Offline RL: Learning from Logged Data

In practice, we can't do online exploration—we must learn from logged interaction data:

Code

┌─────────────────────────────────────────────────────────────────────────┐
│                      OFFLINE RL FOR RECOMMENDATIONS                      │
├─────────────────────────────────────────────────────────────────────────┤
│                                                                          │
│  THE OFFLINE RL PROBLEM:                                                 │
│  ────────────────────────                                                │
│                                                                          │
│  We have: Logged data D = {(s, a, r, s')} from old policy π_old        │
│  We want: Learn new policy π_new that maximizes rewards                 │
│                                                                          │
│  Challenge: Distribution shift                                           │
│  • π_new might choose actions never seen in D                           │
│  • Q-value overestimation for unseen actions                            │
│  • Need to constrain π_new to stay close to π_old                       │
│                                                                          │
│  ─────────────────────────────────────────────────────────────────────  │
│                                                                          │
│  SOLUTION 1: Conservative Q-Learning (CQL)                              │
│  ──────────────────────────────────────────                              │
│                                                                          │
│  Penalize Q-values for actions not in dataset:                          │
│                                                                          │
│  L_CQL = E_s[log Σ_a exp(Q(s,a))] - E_{s,a~D}[Q(s,a)]                  │
│                                                                          │
│  First term: Pushes down Q for ALL actions                              │
│  Second term: Pulls up Q for actions IN dataset                         │
│  Net effect: Conservatively low Q for unseen actions                    │
│                                                                          │
│  ─────────────────────────────────────────────────────────────────────  │
│                                                                          │
│  SOLUTION 2: Batch Constrained Q-Learning (BCQ)                         │
│  ──────────────────────────────────────────────                          │
│                                                                          │
│  Only consider actions similar to those in dataset:                     │
│                                                                          │
│  a* = argmax_a Q(s,a)  subject to  π_old(a|s) > threshold              │
│                                                                          │
│  Learns a generative model of π_old to filter actions                  │
│                                                                          │
│  ─────────────────────────────────────────────────────────────────────  │
│                                                                          │
│  SOLUTION 3: Implicit Q-Learning (IQL)                                  │
│  ──────────────────────────────────────                                  │
│                                                                          │
│  Never query Q for actions outside dataset:                             │
│                                                                          │
│  Learn V(s) separately from Q(s,a)                                     │
│  V(s) = E_a~π_old[Q(s,a)] using expectile regression                   │
│                                                                          │
│  Extract policy: π(a|s) ∝ exp(Q(s,a) - V(s))                           │
│  Only uses in-dataset (s,a) pairs for policy extraction                │
│                                                                          │
└─────────────────────────────────────────────────────────────────────────┘

Python

class ConservativeQLearning(nn.Module):
    """
    Conservative Q-Learning (CQL) for offline recommendation.
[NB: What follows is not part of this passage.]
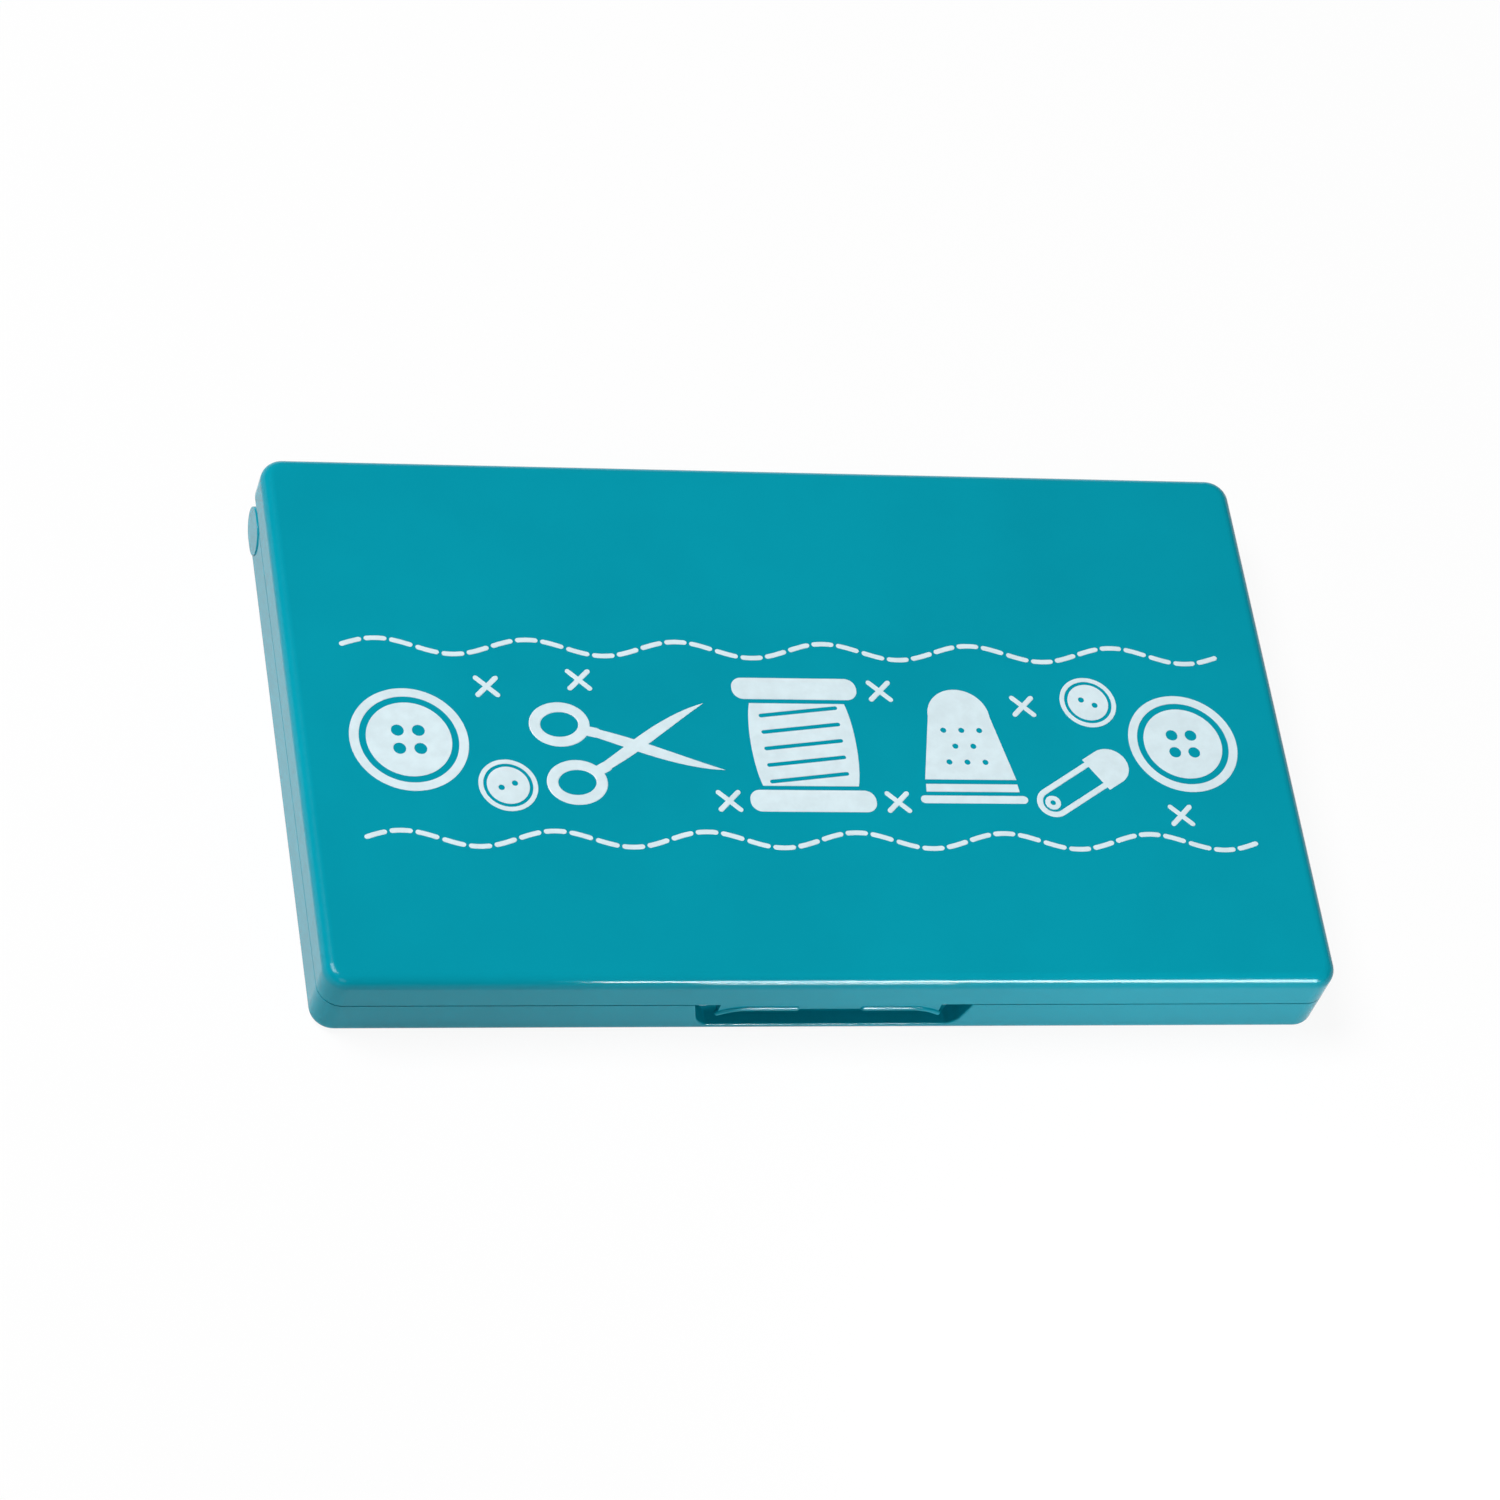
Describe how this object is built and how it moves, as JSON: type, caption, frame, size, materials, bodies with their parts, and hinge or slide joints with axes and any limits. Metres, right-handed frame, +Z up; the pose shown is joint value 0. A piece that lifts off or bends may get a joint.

    Key idea: Penalize Q-values for out-of-distribution actions
    to prevent overestimation of unseen items.
    """

    def __init__(
        self,
        num_items: int,
        state_dim: int,
        hidden_dim: int = 256,
        cql_alpha: float = 1.0,  # CQL regularization weight
        gamma: float = 0.99,
    ):
        super().__init__()

        self.num_items = num_items
        self.cql_alpha = cql_alpha
        self.gamma = gamma

        # Q-network
        self.q_network = nn.Sequential(
            nn.Linear(state_dim + num_items, hidden_dim),
            nn.ReLU(),
            nn.Linear(hidden_dim, hidden_dim),
            nn.ReLU(),
            nn.Linear(hidden_dim, 1),
        )

        # Target Q-network (for stability)
        self.target_q_network = nn.Sequential(
            nn.Linear(state_dim + num_items, hidden_dim),
            nn.ReLU(),
            nn.Linear(hidden_dim, hidden_dim),
            nn.ReLU(),
            nn.Linear(hidden_dim, 1),
        )

        # Item embeddings (for one-hot or learned)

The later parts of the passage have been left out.